Quelles expositions présentez-vous actuellement ?
Jean-Hubert Martin. Au début du mois de février, nous avons ouvert trois expositions. La première consacrée à Wim Delvoye réunit les bétonneuses, les mosaïques de salami, Cloaca, l’installation qui crée de la merde deux à trois fois par jour, actuellement nourrie par l’un des meilleurs restaurants de la ville, ainsi que la série complète des douze vitraux, dont la galerie Nathalie Obadia présente actuellement six exemplaires. Nous présentons également le travail de Ghada Amer, une artiste née au Caire qui mêle des compositions picturales proches de l’expressionnisme abstrait à des broderies dont les fils pendent et dissimulent des images tirées de revues pornographiques.

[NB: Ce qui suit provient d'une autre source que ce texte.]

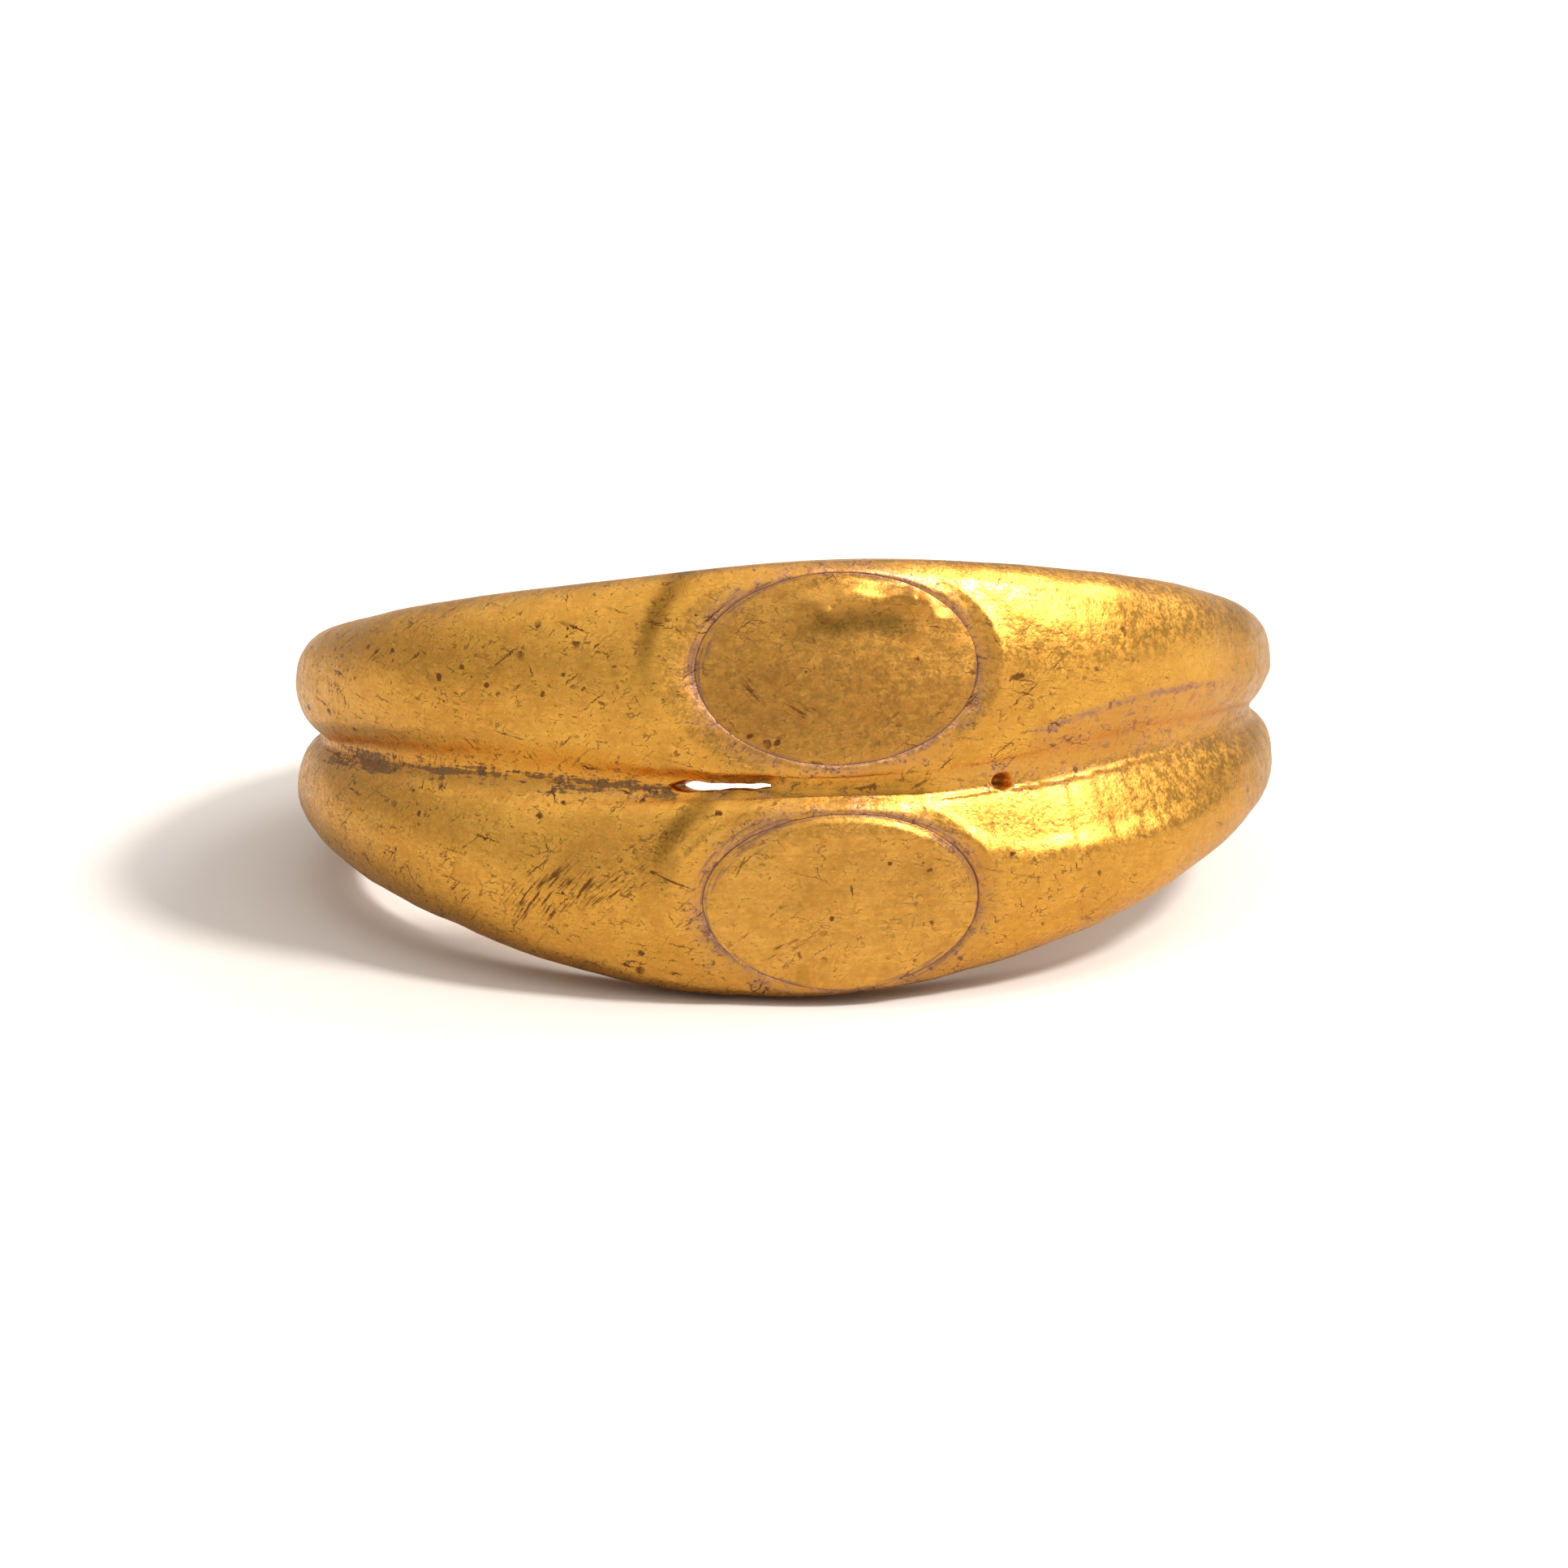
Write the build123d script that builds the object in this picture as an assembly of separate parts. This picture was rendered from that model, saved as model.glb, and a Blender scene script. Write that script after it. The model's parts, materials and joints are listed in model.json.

Nous accueillons enfin les deux pièces majeures de la californienne Lisa Lou, la Cuisine que j’avais déjà exposée à la Biennale de Lyon et le Jardin qui a été présenté à la Fondation Cartier. De plus, nous venons d’inaugurer la première partie d’une exposition consacrée aux photographes de Düsseldorf. Elle est consacrée aux créations marquées par des préoccupations sociales et politiques, celles de Becher et puis, à la génération suivante, celles de Gursky, Ruff ou Struth. Au mois de mai, nous présenterons un aspect moins célèbre de cette tradition, celle qui a trait à la narration, à la poésie.

Vous comptez conserver cette double orientation vers l’art «local» et international ?
Jean-Hubert Martin. Nous couvrons un spectre très large qui touche l’art moderne et contemporain, local et international tout en allant vers les autres continents et l’art ancien, pour ne pas trop marcher sur les plates-bandes de la Kunstsammlung Nordrhein-Westfalen de Düsseldorf, spécialisée dans les classiques modernes. Au mois de juillet, notre exposition «Miro» sera complémentaire de la «Révolution surréaliste» qu’ils accueilleront. À plus longue échéance, nous préparons une exposition intitulée «Dali et la double image», originale par les rapprochements qu’elle opèrera entre des œuvres qui peuvent être lues doublement, de celles de Dali ou d’Arcimboldo à des créations chinoises ou iraniennes.